Challenge >> Pull out the lines from the line containing "obj.data.transform(world)" through the line containing "return self.at(0.0, y, grow)[0]", both lines included, and copy them exactly.

The records >>
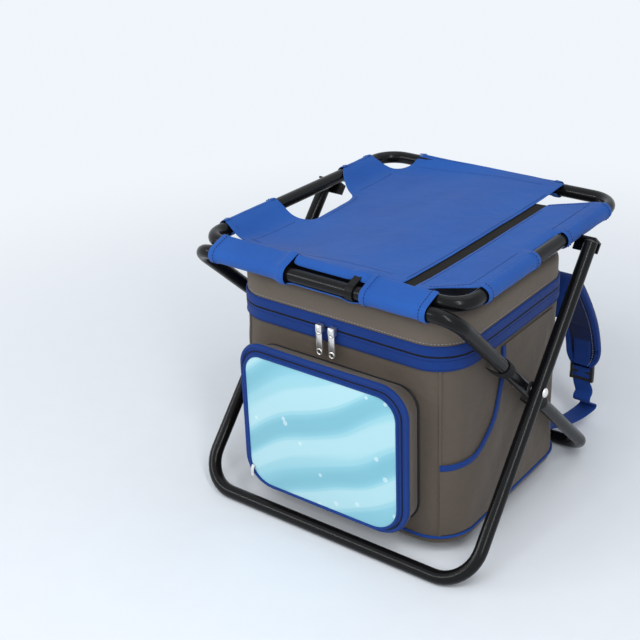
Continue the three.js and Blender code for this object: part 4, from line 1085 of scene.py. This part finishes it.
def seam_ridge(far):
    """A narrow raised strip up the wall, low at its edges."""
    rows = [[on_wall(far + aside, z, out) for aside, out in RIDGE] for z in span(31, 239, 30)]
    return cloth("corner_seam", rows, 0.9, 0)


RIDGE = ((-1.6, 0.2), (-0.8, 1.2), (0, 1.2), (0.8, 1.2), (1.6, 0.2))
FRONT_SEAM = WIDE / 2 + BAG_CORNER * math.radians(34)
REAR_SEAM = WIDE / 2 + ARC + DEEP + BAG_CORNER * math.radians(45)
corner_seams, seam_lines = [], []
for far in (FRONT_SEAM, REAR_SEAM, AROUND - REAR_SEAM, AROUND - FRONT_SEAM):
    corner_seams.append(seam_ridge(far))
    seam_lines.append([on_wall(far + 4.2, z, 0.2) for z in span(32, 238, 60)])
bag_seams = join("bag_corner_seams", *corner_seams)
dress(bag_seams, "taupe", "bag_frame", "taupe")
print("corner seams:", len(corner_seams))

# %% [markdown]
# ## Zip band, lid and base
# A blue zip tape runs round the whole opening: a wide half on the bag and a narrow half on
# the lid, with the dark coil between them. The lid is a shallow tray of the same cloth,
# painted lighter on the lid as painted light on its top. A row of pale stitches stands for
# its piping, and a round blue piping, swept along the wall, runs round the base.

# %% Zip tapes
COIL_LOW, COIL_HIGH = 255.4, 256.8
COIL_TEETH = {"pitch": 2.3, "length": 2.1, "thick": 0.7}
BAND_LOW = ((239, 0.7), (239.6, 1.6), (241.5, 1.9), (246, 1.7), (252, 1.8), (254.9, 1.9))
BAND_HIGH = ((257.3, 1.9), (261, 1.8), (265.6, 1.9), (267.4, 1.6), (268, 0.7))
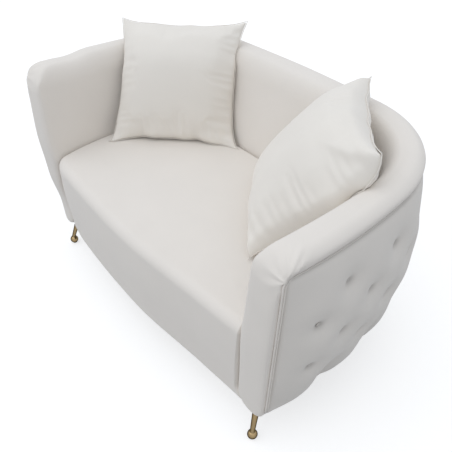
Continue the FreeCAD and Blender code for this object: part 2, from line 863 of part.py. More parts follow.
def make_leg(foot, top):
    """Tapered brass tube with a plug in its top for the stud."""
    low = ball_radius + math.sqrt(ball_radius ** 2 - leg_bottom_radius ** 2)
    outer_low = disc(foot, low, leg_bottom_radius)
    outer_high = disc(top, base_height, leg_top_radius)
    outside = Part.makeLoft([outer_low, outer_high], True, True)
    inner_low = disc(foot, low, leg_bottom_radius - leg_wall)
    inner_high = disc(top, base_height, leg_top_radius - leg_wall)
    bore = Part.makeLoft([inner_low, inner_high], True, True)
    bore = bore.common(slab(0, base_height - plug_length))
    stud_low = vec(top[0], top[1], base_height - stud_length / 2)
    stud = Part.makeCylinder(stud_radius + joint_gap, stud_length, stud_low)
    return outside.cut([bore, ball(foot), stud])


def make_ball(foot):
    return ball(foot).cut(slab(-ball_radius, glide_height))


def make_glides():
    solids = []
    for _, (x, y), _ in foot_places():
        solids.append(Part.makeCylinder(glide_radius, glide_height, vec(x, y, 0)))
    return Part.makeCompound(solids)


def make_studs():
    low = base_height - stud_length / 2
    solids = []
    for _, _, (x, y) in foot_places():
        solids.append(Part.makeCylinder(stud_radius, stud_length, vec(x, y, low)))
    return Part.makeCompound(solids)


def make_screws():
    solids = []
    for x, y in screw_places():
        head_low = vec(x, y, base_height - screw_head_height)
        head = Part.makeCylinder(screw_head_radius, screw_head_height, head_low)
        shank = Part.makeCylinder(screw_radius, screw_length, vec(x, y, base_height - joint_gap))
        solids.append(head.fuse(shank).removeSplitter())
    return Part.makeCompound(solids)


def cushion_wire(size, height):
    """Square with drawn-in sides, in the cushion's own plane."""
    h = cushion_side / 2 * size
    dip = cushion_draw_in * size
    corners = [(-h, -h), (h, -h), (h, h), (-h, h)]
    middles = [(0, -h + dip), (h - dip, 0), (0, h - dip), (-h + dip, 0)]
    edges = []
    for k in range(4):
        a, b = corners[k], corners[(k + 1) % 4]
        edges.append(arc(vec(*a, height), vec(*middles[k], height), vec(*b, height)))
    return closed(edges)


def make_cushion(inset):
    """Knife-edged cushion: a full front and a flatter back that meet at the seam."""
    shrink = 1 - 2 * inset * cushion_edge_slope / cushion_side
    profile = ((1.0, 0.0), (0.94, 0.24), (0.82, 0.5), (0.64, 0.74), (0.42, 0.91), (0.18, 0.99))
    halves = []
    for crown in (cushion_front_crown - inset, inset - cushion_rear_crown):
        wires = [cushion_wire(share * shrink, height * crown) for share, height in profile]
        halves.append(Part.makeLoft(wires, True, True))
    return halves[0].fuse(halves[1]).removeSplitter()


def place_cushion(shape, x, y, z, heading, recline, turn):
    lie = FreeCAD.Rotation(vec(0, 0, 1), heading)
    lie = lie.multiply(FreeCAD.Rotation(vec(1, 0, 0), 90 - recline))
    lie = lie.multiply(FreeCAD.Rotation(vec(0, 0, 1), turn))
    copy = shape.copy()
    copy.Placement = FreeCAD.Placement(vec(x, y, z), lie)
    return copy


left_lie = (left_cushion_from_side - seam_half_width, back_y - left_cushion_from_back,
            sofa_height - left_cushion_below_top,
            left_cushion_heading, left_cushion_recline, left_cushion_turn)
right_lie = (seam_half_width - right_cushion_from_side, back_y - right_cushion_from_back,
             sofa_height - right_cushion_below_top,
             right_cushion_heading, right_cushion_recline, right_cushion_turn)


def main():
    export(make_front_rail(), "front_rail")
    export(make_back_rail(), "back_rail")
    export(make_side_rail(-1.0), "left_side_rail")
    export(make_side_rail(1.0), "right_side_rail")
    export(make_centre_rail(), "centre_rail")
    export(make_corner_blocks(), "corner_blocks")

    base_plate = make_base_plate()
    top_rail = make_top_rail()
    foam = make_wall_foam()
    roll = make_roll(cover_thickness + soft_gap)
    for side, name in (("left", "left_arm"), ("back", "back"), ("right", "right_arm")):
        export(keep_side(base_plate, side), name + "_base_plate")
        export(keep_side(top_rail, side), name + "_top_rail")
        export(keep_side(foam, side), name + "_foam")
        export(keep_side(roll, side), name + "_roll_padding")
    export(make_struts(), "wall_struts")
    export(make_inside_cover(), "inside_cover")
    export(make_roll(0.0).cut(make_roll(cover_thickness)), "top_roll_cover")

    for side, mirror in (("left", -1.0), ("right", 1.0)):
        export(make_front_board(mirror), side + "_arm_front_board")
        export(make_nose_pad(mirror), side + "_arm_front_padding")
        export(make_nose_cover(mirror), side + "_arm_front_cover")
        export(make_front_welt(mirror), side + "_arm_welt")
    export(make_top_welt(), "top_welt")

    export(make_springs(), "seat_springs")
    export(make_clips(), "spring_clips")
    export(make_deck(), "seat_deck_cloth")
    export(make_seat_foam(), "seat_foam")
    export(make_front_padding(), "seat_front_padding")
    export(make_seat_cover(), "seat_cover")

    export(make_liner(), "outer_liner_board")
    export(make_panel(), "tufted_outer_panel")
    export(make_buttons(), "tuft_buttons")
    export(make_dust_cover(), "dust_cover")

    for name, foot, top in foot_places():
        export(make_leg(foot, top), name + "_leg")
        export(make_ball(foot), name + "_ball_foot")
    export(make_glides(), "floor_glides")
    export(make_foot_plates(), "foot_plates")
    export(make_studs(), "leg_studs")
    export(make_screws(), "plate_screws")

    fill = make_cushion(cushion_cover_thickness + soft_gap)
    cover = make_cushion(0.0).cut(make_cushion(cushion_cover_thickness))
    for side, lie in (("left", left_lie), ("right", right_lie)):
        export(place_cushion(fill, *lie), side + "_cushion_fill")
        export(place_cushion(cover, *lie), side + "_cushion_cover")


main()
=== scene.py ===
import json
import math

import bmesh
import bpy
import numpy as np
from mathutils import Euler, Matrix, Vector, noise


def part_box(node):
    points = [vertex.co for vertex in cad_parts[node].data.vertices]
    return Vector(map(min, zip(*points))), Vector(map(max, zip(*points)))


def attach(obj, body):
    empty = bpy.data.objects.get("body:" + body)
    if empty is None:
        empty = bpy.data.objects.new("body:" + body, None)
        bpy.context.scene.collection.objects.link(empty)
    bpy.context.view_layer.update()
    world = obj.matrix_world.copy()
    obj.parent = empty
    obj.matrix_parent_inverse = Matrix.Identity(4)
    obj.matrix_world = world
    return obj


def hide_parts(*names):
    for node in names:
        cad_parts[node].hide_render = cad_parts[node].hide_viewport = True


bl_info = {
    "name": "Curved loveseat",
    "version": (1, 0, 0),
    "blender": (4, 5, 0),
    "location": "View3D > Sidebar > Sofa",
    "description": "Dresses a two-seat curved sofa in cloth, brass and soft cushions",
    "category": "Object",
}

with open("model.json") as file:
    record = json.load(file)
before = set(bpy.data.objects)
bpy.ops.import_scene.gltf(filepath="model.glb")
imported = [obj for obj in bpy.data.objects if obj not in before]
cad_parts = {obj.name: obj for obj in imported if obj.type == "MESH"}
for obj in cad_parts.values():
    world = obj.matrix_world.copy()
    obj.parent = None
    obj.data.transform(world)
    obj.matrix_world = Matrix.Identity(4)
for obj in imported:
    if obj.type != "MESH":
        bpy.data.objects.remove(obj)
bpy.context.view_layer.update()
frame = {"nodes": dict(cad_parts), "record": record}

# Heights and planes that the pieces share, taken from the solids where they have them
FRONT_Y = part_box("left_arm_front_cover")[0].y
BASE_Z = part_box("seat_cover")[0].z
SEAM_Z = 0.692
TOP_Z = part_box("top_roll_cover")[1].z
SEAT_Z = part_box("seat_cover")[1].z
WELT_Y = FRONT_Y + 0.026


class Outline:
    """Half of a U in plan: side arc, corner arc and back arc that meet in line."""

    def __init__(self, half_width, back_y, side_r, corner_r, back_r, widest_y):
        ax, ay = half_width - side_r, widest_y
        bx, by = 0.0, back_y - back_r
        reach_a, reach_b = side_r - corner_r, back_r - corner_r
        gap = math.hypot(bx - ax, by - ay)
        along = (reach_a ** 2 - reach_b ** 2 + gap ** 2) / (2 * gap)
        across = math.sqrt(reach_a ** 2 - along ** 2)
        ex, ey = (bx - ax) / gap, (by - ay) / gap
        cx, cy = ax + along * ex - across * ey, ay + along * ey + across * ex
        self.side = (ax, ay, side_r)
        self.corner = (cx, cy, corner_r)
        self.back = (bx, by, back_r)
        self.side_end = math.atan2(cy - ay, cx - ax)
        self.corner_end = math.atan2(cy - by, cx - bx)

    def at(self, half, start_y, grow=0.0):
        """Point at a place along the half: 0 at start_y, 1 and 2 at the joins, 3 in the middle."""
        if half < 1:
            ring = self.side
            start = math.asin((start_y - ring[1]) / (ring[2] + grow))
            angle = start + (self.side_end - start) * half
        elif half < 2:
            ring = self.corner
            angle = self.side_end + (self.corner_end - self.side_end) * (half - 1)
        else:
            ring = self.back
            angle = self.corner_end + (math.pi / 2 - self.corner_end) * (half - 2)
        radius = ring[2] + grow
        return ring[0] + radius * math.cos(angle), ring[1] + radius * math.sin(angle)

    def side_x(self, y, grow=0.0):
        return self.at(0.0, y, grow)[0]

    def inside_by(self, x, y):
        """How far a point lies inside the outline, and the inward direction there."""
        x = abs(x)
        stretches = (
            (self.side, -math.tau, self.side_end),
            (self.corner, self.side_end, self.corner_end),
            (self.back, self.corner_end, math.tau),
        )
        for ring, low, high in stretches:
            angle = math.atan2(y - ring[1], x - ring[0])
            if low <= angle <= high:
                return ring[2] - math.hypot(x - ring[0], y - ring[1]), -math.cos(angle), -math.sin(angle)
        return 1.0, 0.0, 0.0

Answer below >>
    obj.data.transform(world)
    obj.matrix_world = Matrix.Identity(4)
for obj in imported:
    if obj.type != "MESH":
        bpy.data.objects.remove(obj)
bpy.context.view_layer.update()
frame = {"nodes": dict(cad_parts), "record": record}

# Heights and planes that the pieces share, taken from the solids where they have them
FRONT_Y = part_box("left_arm_front_cover")[0].y
BASE_Z = part_box("seat_cover")[0].z
SEAM_Z = 0.692
TOP_Z = part_box("top_roll_cover")[1].z
SEAT_Z = part_box("seat_cover")[1].z
WELT_Y = FRONT_Y + 0.026


class Outline:
    """Half of a U in plan: side arc, corner arc and back arc that meet in line."""

    def __init__(self, half_width, back_y, side_r, corner_r, back_r, widest_y):
        ax, ay = half_width - side_r, widest_y
        bx, by = 0.0, back_y - back_r
        reach_a, reach_b = side_r - corner_r, back_r - corner_r
        gap = math.hypot(bx - ax, by - ay)
        along = (reach_a ** 2 - reach_b ** 2 + gap ** 2) / (2 * gap)
        across = math.sqrt(reach_a ** 2 - along ** 2)
        ex, ey = (bx - ax) / gap, (by - ay) / gap
        cx, cy = ax + along * ex - across * ey, ay + along * ey + across * ex
        self.side = (ax, ay, side_r)
        self.corner = (cx, cy, corner_r)
        self.back = (bx, by, back_r)
        self.side_end = math.atan2(cy - ay, cx - ax)
        self.corner_end = math.atan2(cy - by, cx - bx)

    def at(self, half, start_y, grow=0.0):
        """Point at a place along the half: 0 at start_y, 1 and 2 at the joins, 3 in the middle."""
        if half < 1:
            ring = self.side
            start = math.asin((start_y - ring[1]) / (ring[2] + grow))
            angle = start + (self.side_end - start) * half
        elif half < 2:
            ring = self.corner
            angle = self.side_end + (self.corner_end - self.side_end) * (half - 1)
        else:
            ring = self.back
            angle = self.corner_end + (math.pi / 2 - self.corner_end) * (half - 2)
        radius = ring[2] + grow
        return ring[0] + radius * math.cos(angle), ring[1] + radius * math.sin(angle)

    def side_x(self, y, grow=0.0):
        return self.at(0.0, y, grow)[0]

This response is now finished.